Fast Five is expected to be the biggest opening in Universal history, racing right past Lost World: Jurassic Park. It’s already made way more money than the $100 million in the bank vault that Paul Walker and Vin Diesel drag at top speed behind their muscle car through the streets of Rio de Janeiro, towing it like an overweight waterskier. Almost 200 cars are said to have been demolished for the scene. It was worth it. If you drive slower than Walker and Diesel to go see the movie, it could be sold out before you get there.
At the April 15 world premiere of Fast Five in Rio, the stars and filmmakers told The Hollywood Reporter what it was like making a historic hit, and what they’re up to next.
The Hollywood Reporter: Why return to the franchise?
Paul Walker: The physical challenge. I like having to figure out how to pull things off, how to sell it, how to make it look real, but not just real, make it look better.
THR: How is this film different from the others?
Neal H. Moritz [producer]: We didn’t just want to make a movie that was bigger. It is bigger, but we wanted to make a movie that evolved into this big heist film, bringing all the cast together from all five movies and then adding The Rock [Dwayne Johnson] just made a huge difference. Plus we shot in Rio, Puerto Rico, Atlanta and the Mojave Desert. Just a massive, massive production with probably over 1,000 crew members.

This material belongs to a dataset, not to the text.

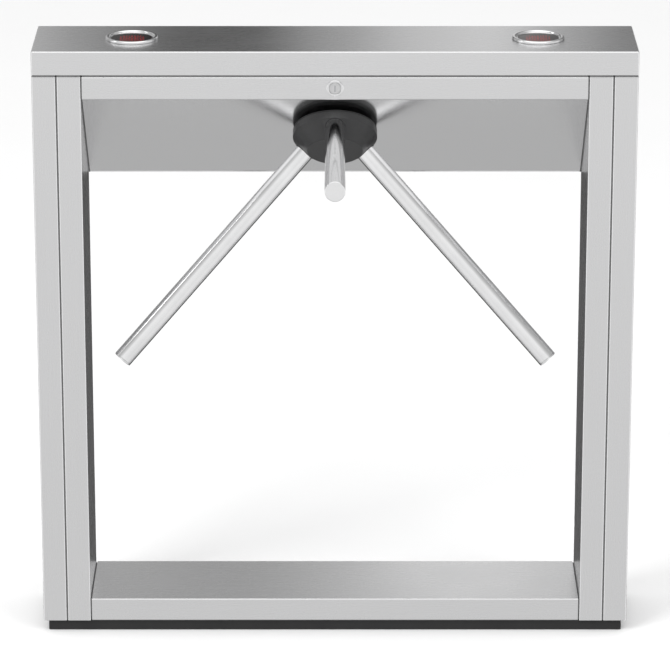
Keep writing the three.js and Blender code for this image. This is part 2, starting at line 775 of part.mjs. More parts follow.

Matthew Schulze: This one has some more heart in it and they let me create a character [the heroes’ dangerous favela-dwelling accomplice Vince] that had depth. It has actual story and content — and sure, all the fights and explosions.
Elsa Pataky: It’s a mix between action, explosions, guns, there’s a big fight. But also what is important is love, family and friendship. My character, she becomes a police office because of love.

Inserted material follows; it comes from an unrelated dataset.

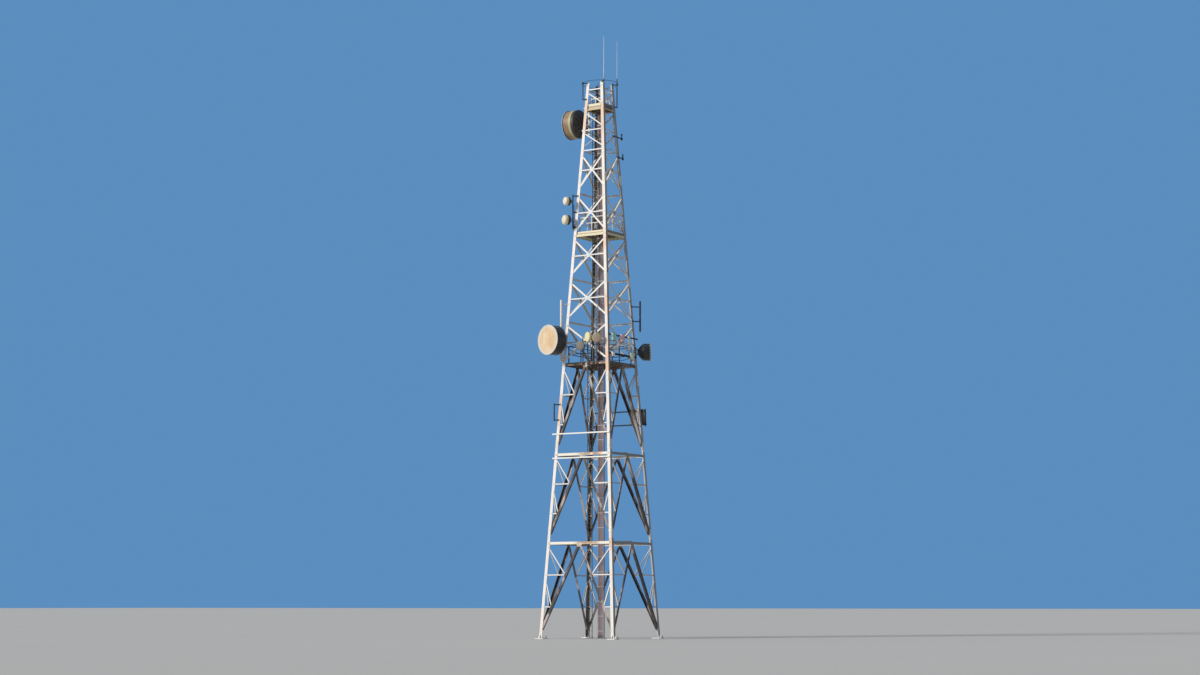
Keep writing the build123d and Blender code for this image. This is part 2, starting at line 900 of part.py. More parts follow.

THR: Why don’t the women in the movie wear the teeny bikinis I see on the beach?
Jordana Brewster: I have Brazilian bikinis and they cover half your butt. I was surprised that when I got to Brazil the bikinis have gotten so small — they’ve actually progressed to a smaller size. We don’t showcase how small bikinis are. Maybe in the sixth.
Ludacris: It’s PG-13 so we had to keep it, kinda, in there.
Moritz: It’s a little thing called the MPAA, those things aren’t really allowed in trailers for PG-13 movies. But we try to push it as far as we can. Believe me, I would have liked to have shown the thong.
THR: Are there any production incentives in Rio?
Moritz: No, no rebates at all. It’s an expensive place. There was a point where the movie was getting so expensive that we almost didn’t get to come to Rio, but we insisted and luckily the studio saw that it was the right thing to do.
Vin Diesel: It was a dream to shoot here. In Fast and Furious 4, Dom and Letty are on the beach and Letty says, “Rio is beautiful this time of year.’ We didn’t believe the studio would let us shoot in Rio.
THR: This is the first Fast and Furious that will be seen in IMAX, right?
Justin Lin [director]: Yes. With Blu-ray and stuff, people can really have a theatrical experience at home, and that’s amazing. But they will never have an IMAX experience.
THR: Ludacris, what’s your track on the soundtrack?
Ludacris: At the end of the movie, it’s called “Furiously Dangerous.” It’s me featuring Slaughterhouse, that’s one of Eminem‘s groups.
THR: Would you ever want your music on Glee?
Ludacris: Anything’s possible.
THR: What’s different about this movie versus the previous ones?
Ludacris: There’s more action. There’s more cars. There’s more women. There’s more swag. More everything!